Ancak; 50 yıllık siyasi tecrübesi ile bunları en iyi gören lider, Devlet Bahçeli. Bahçeli için en kutsal görev öncelikle Devlet’i korumaktır. Ancak AKP’nin izlediği siyaset, MHP’ye hiç de aykırı değil. Gelecekte her iki parti ortak hareket ederlerse şaşırmamak gerekiyor. Bu günkü MHP ve AKP’nin hedefi ortaklaşa Nisan ya da Mayıs’da erken genel seçime gidip, bu gün tartıştıklarını ondan sonra yapmak. Ancak bir erken genel seçimle, FETÖ’nün siyasi kanadı dışlanabilir. Oluşacak yeni Meclisin de ülke sorunlarının üstesinden gelmesi zor görünüyor.

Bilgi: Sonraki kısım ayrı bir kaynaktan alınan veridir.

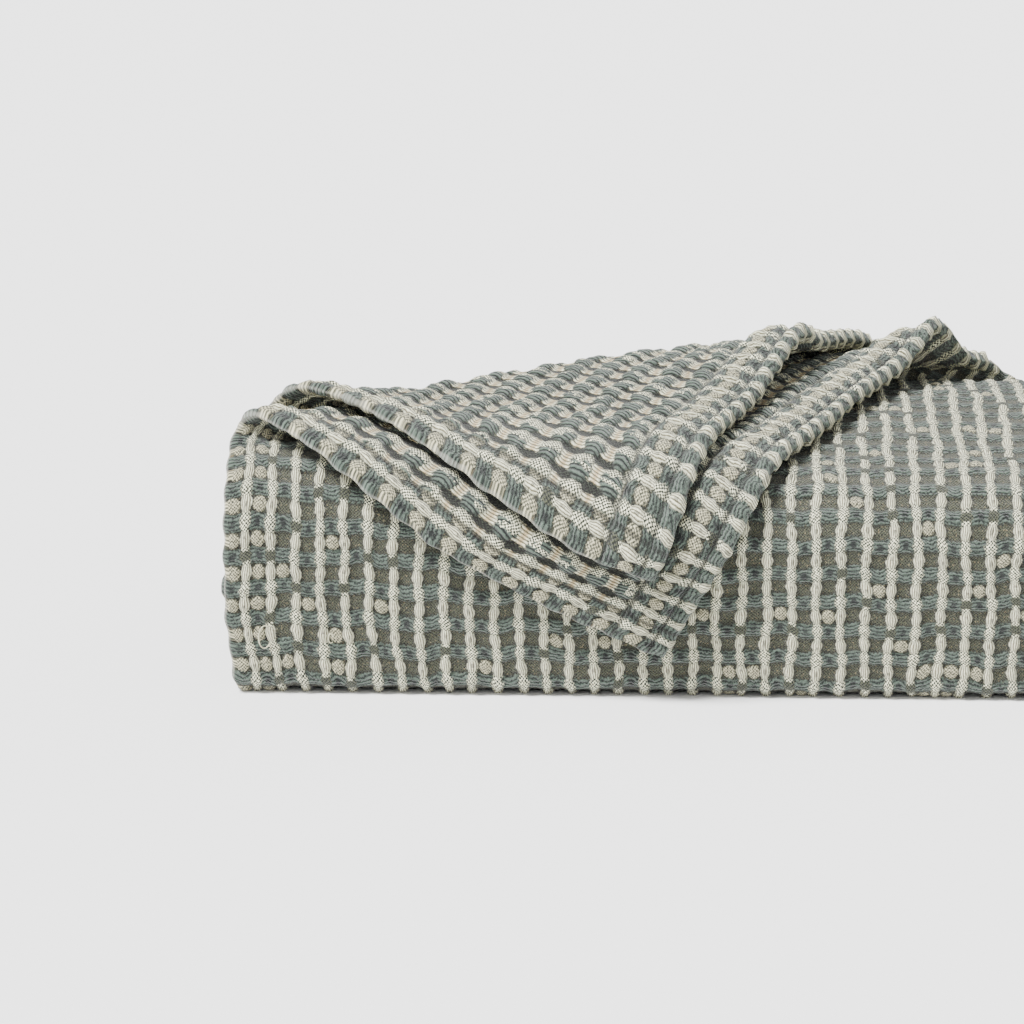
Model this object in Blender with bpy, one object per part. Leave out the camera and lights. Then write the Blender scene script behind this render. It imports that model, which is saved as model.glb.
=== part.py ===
"""A waffle weave cotton blanket, folded back and forth into a stack, with the corner of its two top
plies turned back over the front. It is one cloth, so it is one solid.

Metres, +Z up. The front of the stack faces -Y, and the blanket rests on z = 0.

A point of the cloth is known by x, its place across the cloth, and by q, its place along it.
On the two top plies q is the distance back from the middle of the rounded top front edge."""

import math
from collections import namedtuple

import bmesh
import bpy

# Driving sizes
CLOTH_W = 0.400        # across the folded cloth, along X
STACK_D = 0.250        # from the front wall to the back folds, along Y
CLOTH_T = 0.004        # thickness of the puckered weave
PITCH = 0.007          # from the middle of one ply to the middle of the next
TOP_Z = 0.093          # middle of the upper top ply, before the stack is crowned
SHOULDER_R = 0.028     # rounded top front edge
FOOT_R = 0.008         # rounded bottom front edge

# The turned-back corner
CREASE_ANGLE = math.radians(31.0)   # of the inner crease from X, in plan
CREASE_Q = 0.009       # where the crease meets the left hem
TOP_L = 0.195          # from the middle of the rounded edge back to the end hem of the outer wrap
OUTER_TURN = math.radians(2.2)      # the outer crease is turned this much more
OUTER_SLIDE = 0.005    # the inner top ply has slid this much to the right
OUTER_L = 0.197        # its TOP_L
FLAP_GAP = 0.0075      # from the middle of one flap ply to the middle of the next
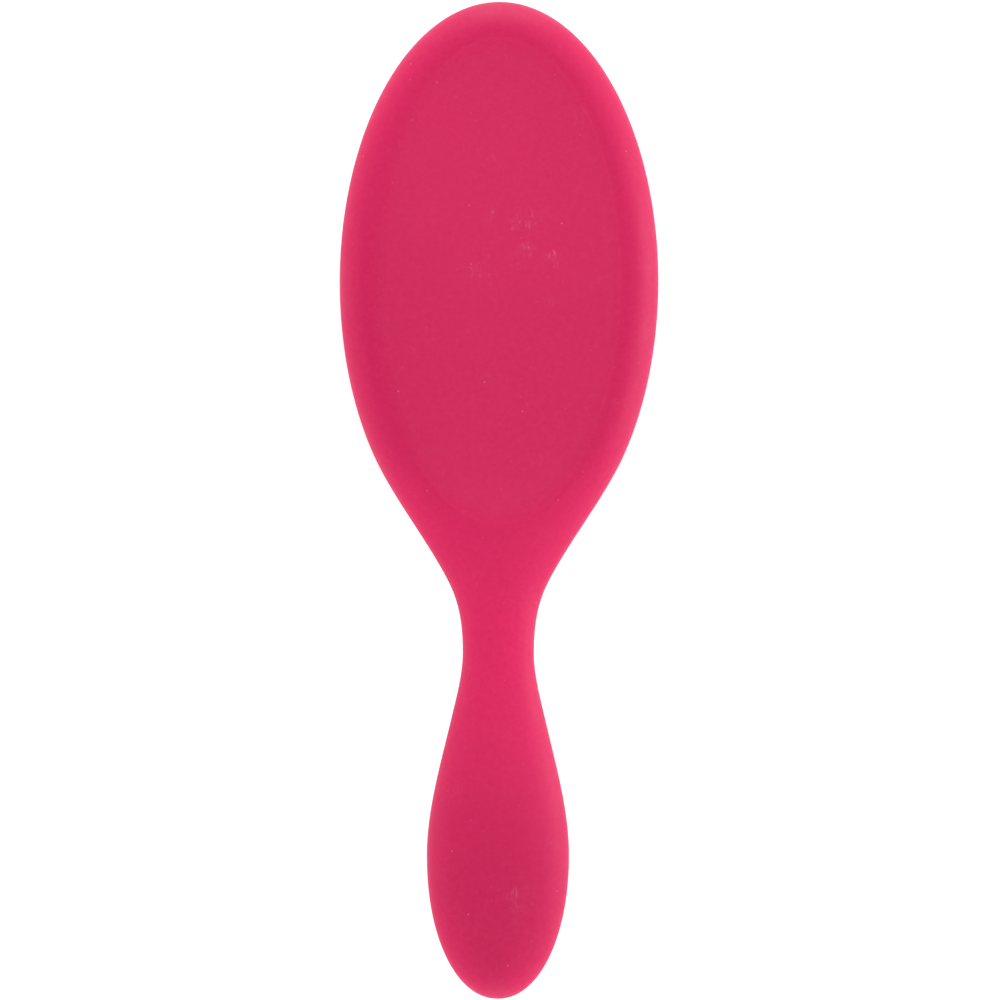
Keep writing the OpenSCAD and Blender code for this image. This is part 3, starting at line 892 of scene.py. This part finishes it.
def soft_touch():
    """Hot pink plastic under a matt rubbery coat, with fine grain, faint handling marks and lint."""
    made, tree, shader = material("soft_touch_pink")
    coords = object_coords(tree)
    cloudy = noise(tree, coords, *BODY_CLOUDS)
    grain = noise(tree, coords, *BODY_FINE)
    specks = lint(tree, coords, *COARSE_LINT)
    seam = parting_line(tree, split_coords(tree, coords)["Z"])
    feed(tree, shader.inputs["Base Color"], body_colour(tree, coords, grain, specks, seam))
    feed(tree, shader.inputs["Roughness"], remap(tree, cloudy, NOISE_BAND, BODY_ROUGHNESS))
    shader.inputs["Specular IOR Level"].default_value = 0.14
    shader.inputs["Sheen Weight"].default_value = 0.07
    shader.inputs["Sheen Roughness"].default_value = 0.5
    shader.inputs["Sheen Tint"].default_value = (*SHEEN_TINT, 1)
    normal = bump(tree, grain, *FINE_BUMP)
    normal = bump(tree, cloudy, *CLOUD_BUMP, normal)
    normal = bump(tree, specks, *SPECK_BUMP, normal)
    groove = math_node(tree, "MULTIPLY", seam, -1)
    feed(tree, shader.inputs["Normal"], bump(tree, groove, *SEAM_BUMP, normal))
    return made


def cushion_rubber():
    """Pink rubber of the cushion: even, slightly satin, with a fine moulded grain."""
    made, tree, shader = material("cushion_rubber")
    coords = object_coords(tree)
    broad = noise(tree, coords, *RUBBER_BROAD)
    grain = noise(tree, coords, *RUBBER_FINE)
    colour = mix(tree, remap(tree, broad, NOISE_BAND), RUBBER_DEEP, RUBBER_BRIGHT)
    feed(tree, shader.inputs["Base Color"], colour)
    feed(tree, shader.inputs["Roughness"], remap(tree, broad, NOISE_BAND, RUBBER_ROUGHNESS))
    shader.inputs["Specular IOR Level"].default_value = 0.35
    shader.inputs["Subsurface Weight"].default_value = 0.08
    shader.inputs["Subsurface Radius"].default_value = (2 * MM, 0.6 * MM, 0.8 * MM)
    shader.inputs["Subsurface Scale"].default_value = 0.5
    feed(tree, shader.inputs["Normal"], bump(tree, grain, *RUBBER_BUMP))
    return made


def pin_nylon():
    """Glossy pink nylon of the pins, a touch lighter towards the ball tips."""
    made, tree, shader = material("pin_nylon")
    coords = object_coords(tree)
    along = remap(tree, split_coords(tree, coords)["Z"], (0, CROWN_Z), (1, 0))
    mottled = noise(tree, coords, *NYLON_MOTTLE)
    colour = mix(tree, along, PIN_ROOT, PIN_TIP)
    colour = mix(tree, remap(tree, mottled, NOISE_BAND, (0, NYLON_MOTTLE_SHARE)), colour, PIN_TIP)
    feed(tree, shader.inputs["Base Color"], colour)
    feed(tree, shader.inputs["Roughness"], remap(tree, mottled, NOISE_BAND, NYLON_ROUGHNESS))
    shader.inputs["Subsurface Weight"].default_value = 0.15
    shader.inputs["Subsurface Radius"].default_value = (1 * MM, 0.4 * MM, 0.5 * MM)
    shader.inputs["Subsurface Scale"].default_value = 0.5
    feed(tree, shader.inputs["Normal"], bump(tree, mottled, *NYLON_BUMP))
    return made


def floor_material():
    """Plain near-white floor, clear from below so that the brush can be looked at from there."""
    made, tree, shader = material("floor_white")
    shader.inputs["Base Color"].default_value = (*FLOOR_COLOUR, 1)
    shader.inputs["Roughness"].default_value = 0.9
    shader.inputs["Specular IOR Level"].default_value = 0.1
    shader.inputs["Emission Color"].default_value = (*WHITE, 1)
    shader.inputs["Emission Strength"].default_value = FLOOR_GLOW
    clear = tree.nodes.new("ShaderNodeBsdfTransparent")
    below = tree.nodes.new("ShaderNodeNewGeometry").outputs["Backfacing"]
    blend = tree.nodes.new("ShaderNodeMixShader")
    for socket, output in zip(blend.inputs, (below, shader.outputs[0], clear.outputs[0])):
        tree.links.new(output, socket)
    tree.links.new(blend.outputs[0], tree.nodes["Material Output"].inputs["Surface"])
    return made


def soft_box(name, place, aim, size, spread, power, kind):
    """A rectangular area light that the camera doesn't see, for shading or for shine."""
    data = bpy.data.lights.new(name, "AREA")
    data.shape = "RECTANGLE"
    data.size, data.size_y = size
    data.energy = power
    data.spread = math.radians(spread)
    lamp = bpy.data.objects.new(name, data)
    bpy.context.scene.collection.objects.link(lamp)
    lamp.location = place
    lamp.rotation_mode = "QUATERNION"
    lamp.rotation_quaternion = (Vector(aim) - Vector(place)).to_track_quat("-Z", "Y")
    lamp.visible_camera = False
    lamp.visible_glossy = kind != SHADING
    lamp.visible_diffuse = kind != SHINE


def stage():
    """Floor, world and lights."""
    side = FLOOR_HALF_SIDE
    corners = [(-side, -side, 0), (side, -side, 0), (side, side, 0), (-side, side, 0)]
    floor = mesh_object("floor", corners, [(0, 1, 2, 3)], smooth=False)
    floor.data.materials.append(floor_material())
    world = bpy.data.worlds.new("studio")
    bpy.context.scene.world = world
    world.use_nodes = True
    background = world.node_tree.nodes["Background"]
    background.inputs["Color"].default_value = (*WHITE, 1)
    background.inputs["Strength"].default_value = WORLD_LIGHT
    for row in LIGHTS:
        soft_box(*row)


def camera():
    """A long lens straight above the brush, turned by the tenth of a degree that the photo shows."""
    data = bpy.data.cameras.new("camera")
    data.sensor_width = SENSOR_WIDTH
    data.lens = SENSOR_WIDTH * CAMERA_DISTANCE / PICTURE_WIDTH
    data.clip_start, data.clip_end = CAMERA_RANGE
    made = bpy.data.objects.new("camera", data)
    bpy.context.scene.collection.objects.link(made)
    made.location = (*CAMERA_OFFSET, PART_Z + CAMERA_DISTANCE)
    made.rotation_euler = (0, 0, CAMERA_TURN)
    bpy.context.scene.camera = made


def finish_piece(obj, paint, body, slot, *nodes):
    """Gives a piece its material, the solids that it stands for and its body; the slot is not used."""
    obj.data.materials.append(paint)
    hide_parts(*nodes)
    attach(obj, body)


def build():
    """The two halves of the body, the cushion and the rows of pins."""
    body_paint, rubber, nylon = soft_touch(), cushion_rubber(), pin_nylon()
    back = shell("body_back", BACK, cut=False)
    join_pieces(back, [back_panel()])
    back.data.set_sharp_from_angle(angle=SHELL_SHARP)
    finish_piece(back, body_paint, "brush_body", "soft_touch_body", "back_shell")
    front = shell("body_front", FRONT, cut=True)
    finish_piece(front, body_paint, "brush_body", "soft_touch_body", "front_shell")
    pad = cushion_piece()
    finish_piece(pad, rubber, "brush_body", "cushion_rubber", "cushion")
    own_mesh(pad)
    for index, (y, places) in enumerate(pin_places(), start=1):
        row = pin_row(index, y, places)
        finish_piece(row, nylon, "pin_bed", "pin_nylon", f"pin_row_{index:02d}")


bpy.context.scene.view_settings.view_transform = "Standard"
stage()
camera()
build()
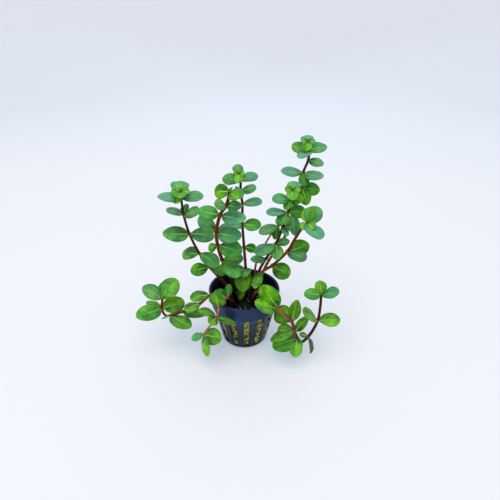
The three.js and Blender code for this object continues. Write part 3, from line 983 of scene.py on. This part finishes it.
@dataclass
class RockWool:
    """The plug of mineral fibre: pressed into the slots, ragged at the right, and painted dark on
    top where it lies in shade.
    """

    pot: NetPot
    foot: float = 1.7
    top: float = 31.5
    shoulder: float = 2.2
    columns: int = 252
    wall_rows: int = 64
    top_rows: int = 16
    clearance: float = 0.25
    slot_setback: float = 0.55
    bulge: float = 0.75
    bulging_slots: tuple[int, ...] = (1, 2, 3)
    rough: float = 0.32
    slot_edges: tuple[float, float] = (0.4, 0.49)
    ragged_edges: tuple[float, float] = (-0.42, -0.12)
    ragged_depth: float = 0.3
    torn_start: float = 0.3
    torn_start_bulging: float = 0.08
    torn_full: float = 0.5
    hollow: float = 1.6
    fibre_count: int = 420
    fibre_radius: float = 0.07
    fibre_colours: tuple[Colour, ...] = (
        (0.40, 0.37, 0.13), (0.22, 0.19, 0.05), (0.50, 0.46, 0.22), (0.05, 0.04, 0.012),
    )

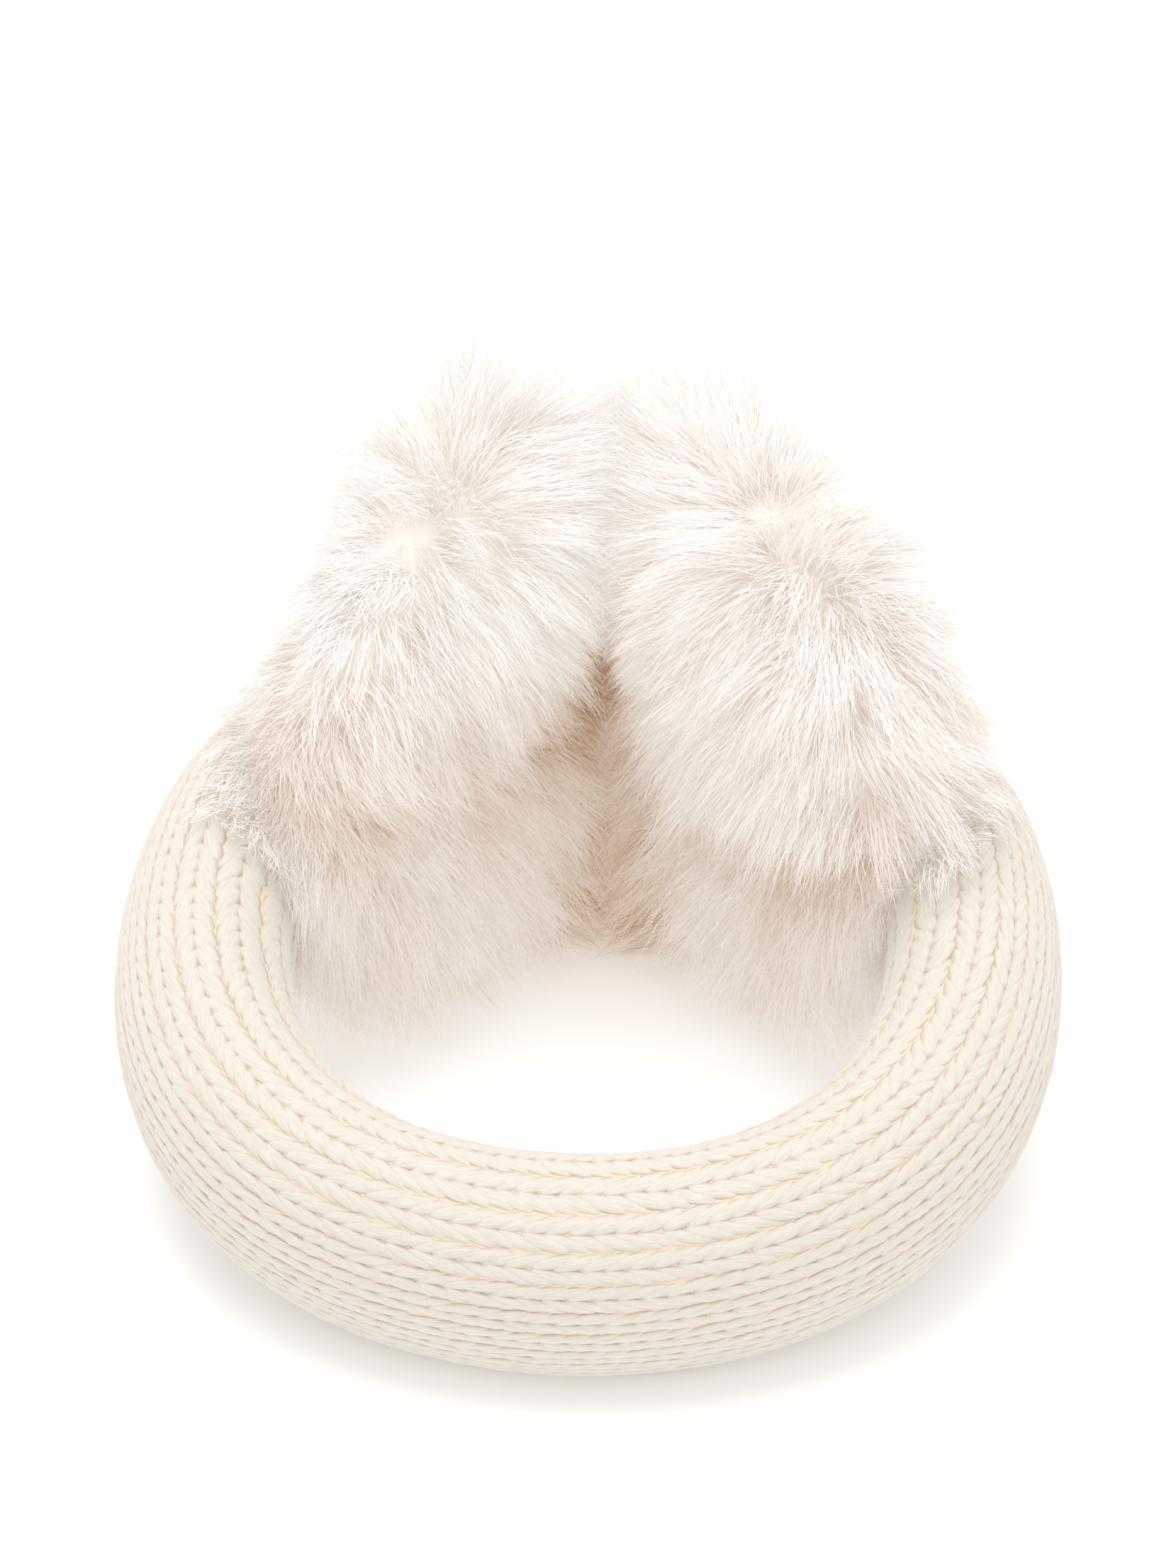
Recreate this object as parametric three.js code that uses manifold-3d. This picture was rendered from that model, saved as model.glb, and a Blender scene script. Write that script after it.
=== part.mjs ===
// Winter earmuffs: a padded knitted tube as the headband, with a deep-fur ear pad on each end.
// They lie on their side as laid down on a table: the crown of the band is in front, and the two
// pads stand on edge behind it, pressed together at the back and open in a V towards the crown.
// Millimetres. +Z is up, X runs from the left pad to the right one, Y from the crown to the pads.
import * as THREE from 'three';
import { mergeVertices } from 'three/addons/utils/BufferGeometryUtils.js';
import Module from 'manifold-3d';

const wasm = await Module();
wasm.setup();

const { degToRad, lerp, smoothstep } = THREE.MathUtils;

// Shared sizes
const gap = 0.3; // clearance between neighbouring pieces
const wide = 600; // a cutting block wider than anything here

// ---------------------------------------------------------------------------------------------
// Headband: a tube knitted in thick yarn and stuffed, with its wales running along it.
// Its centreline lies in one plane, which the pads lift at the back.
// ---------------------------------------------------------------------------------------------
const bandHalfSpan = 76.5; // centreline to the middle plane, at the widest
const crownReach = 76; // centreline, from the widest point forward to the crown
const armReach = 88; // the ellipse that the two arms follow behind the widest point
const crownFullness = 0.03; // how far the shoulders of the crown stand out of an ellipse
const bandEndAngle = degToRad(128); // where the tube is closed, inside the fur
const bandRise = degToRad(16); // slope of the band's plane
const crownHeight = 20.5; // centreline over the table, at the crown
const endCapLength = 12;
const ringSpacing = 13.5; // length of tube between two modelled sections

// Sections of the tube, from the crown (0) to its closed end (1)
const bandSections = [
  { along: 0.0, halfWidth: 19.7, halfHeight: 22.4 },
  { along: 0.35, halfWidth: 18.8, halfHeight: 22.6 },
  { along: 0.65, halfWidth: 17.5, halfHeight: 22.8 },
  { along: 0.85, halfWidth: 16.8, halfHeight: 22.2 },
  { along: 1.0, halfWidth: 14.5, halfHeight: 19.0 },
];

// The wales of the knitting are narrower round the outside of the bend than on its inside. Each
// has two cords of yarn, which meet in a groove, and a fine line between it and the next wale.
const waleCount = 16;
const waleCrowding = 0.53; // 0 would be even
const firstGroove = 0.36; // in wales, from the outermost line of the tube
const waleProfile = [
  { across: 0.0, depth: 1.5 },
  { across: 0.25, depth: 0.0 },
  { across: 0.5, depth: 0.7 },
  { across: 0.75, depth: 0.0 },
];

function waleTurn(wale) {
  const half = (Math.PI * wale) / waleCount;
  const inside = Math.sqrt(1 - waleCrowding) * Math.sin(half);
  const outside = Math.sqrt(1 + waleCrowding) * Math.cos(half);
  return 2 * Math.atan2(inside, outside);
}

const ribbedSides = Array.from({ length: waleCount }, (_, wale) => waleProfile.map((cord) => ({
  turn: waleTurn(wale + firstGroove + cord.across),
  depth: cord.depth,
}))).flat();
const seatSideCount = 24;
const seatSides = Array.from({ length: seatSideCount }, (_, i) => ({
  turn: (2 * Math.PI * i) / seatSideCount,
  depth: 0,
}));
const seatClearance = gap + bandSections[0].halfHeight * (1 - Math.cos(Math.PI / seatSideCount));

class BandLine extends THREE.Curve {
  getPoint(t, target = new THREE.Vector3()) {
    const angle = (2 * t - 1) * bandEndAngle;
    const inFront = Math.cos(angle) > 0;
    const reach = inFront ? crownReach : armReach;
    const full = inFront ? 1 + crownFullness * Math.sin(2 * angle) ** 2 : 1;
    return target.set(bandHalfSpan * Math.sin(angle) * full, -reach * Math.cos(angle) * full, 0);
  }
}
const bandLine = new BandLine();
const bandLength = bandLine.getLength();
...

T.C. 93 yıldır kendi yarattığı sorunlarının üstesinden gelmeye çalışıyor. Kürdler bu sorunların en önemli parçası. Özellikle ABD Devlet Başkanı Trump, T.C.’yi derin düşüncelere saldı. Solculuğu ile gurur duyan bazı Kürd okumuşlar da aynı derin düşünceler içerisinde. Atatürkçülerle birleşmiş, „ABD’nin menfaati olmazsa Kürdleri destekler mi, Kürdistan’ı sömürgeleştirecek“ diyorlar. Kürdistan sömürgeleştirilse bile bir statüye kavuşmuş oluyor, Atatürkçüleri ilgilendirmez.
Bilindiği gibi geçtiğimiz günlerde, Cumhuriyet Gazetesi’nin bazı yöneticileri tutuklandı. Bütün kesimlerden insanlar gazete binasının önünde bu tutuklamaları protesto etti. PSK Genel Başkan’ı Mesut Teke de avanesi ile birlikte, Gazete’ye giderek bu tutuklamaları protesto etti.
Cumhuriyet 90 yıldır CHP’nin resmi gazetesidir. Piran da, Zilan da, Dersim de ve daha bir çok yerde, yapılan Kürd katliamları ile ilgili haberler, sayfalarında yazılı. İstiklal Mahkemeleri’nin aldığı kararları nasıl övdüğünü, sayfalarında okumak mümkün. Kürd Milleti ile ilgili katliamlarla, sürgünlerle ilgili haber ve makaleler gazetenin sayfalarını süslüyor. Bu gazetenin yöneticileri, bir Kürdü asla ilgilendirmez ve hatta bir Kürd oradan geçerken yüzünü dönmesi gerekiyor. Çünkü o gazete 90 yıldır Kürd düşmanlığı yapıyor.
PSK Genel Başkan’ı Mesut Teke ve avanesi, devlete sadakat sözü vererek ülkeye döndüler. Belli ki sadakatlerini göstermeye çalışıyorlar. Merak etmeyin lideriniz Burkay döndüğü zaman gösterdiği sadakatten dolayı, devlet protokolu ile karşılanmıştı, sizleri de daha güzel günler bekliyor.
Mesut Teke kendisi Dersimlidir. Belliki ikinci Diyap Ağa olmaya çalışıyor. Bu sadakatle onu da geçebilir. Kürd Milleti bu hayasızları izliyor. Bu gösteriden sonra, bunlar hangi yüzle Diyarbakır’a geri döndüler, bütün Kürd Milleti bunu merak ediyor.
Eğer Trump’ın Ulusal Güvenlik Danışmanı, General Mike Flynn, „Bağımsız Kürdistan’ı göreceğiz“ diyorsa, Atatürkçülüğü solculuk sanan bazı Kürd yalakalar da artık engel olamayacaklar.
T.C. yöneticileri kızgın sac üzerindeki horozlar gibi zıplayıp duruyorlar. Solculuğu (Atatürkçülüğü) ile gurur duyan bu yalaka Kürdler bile bunlara yardımcı olamayacak.
Kürd Milleti’nin batı ittifakı içerisinde yerini almasının tam zamanıdır. Bazı aykırılıkların, Kürd Milleti’ni temsil edemeyecekleri de hakikatın kendisidir. Kürd Milleti’nin kayıp edecek zamanı ve daha fazla zulüm görmeye tahamülü yoktur. Elini uzatsa özgürlüğü yakalıyacak kadar, özgürlüğe yakındır.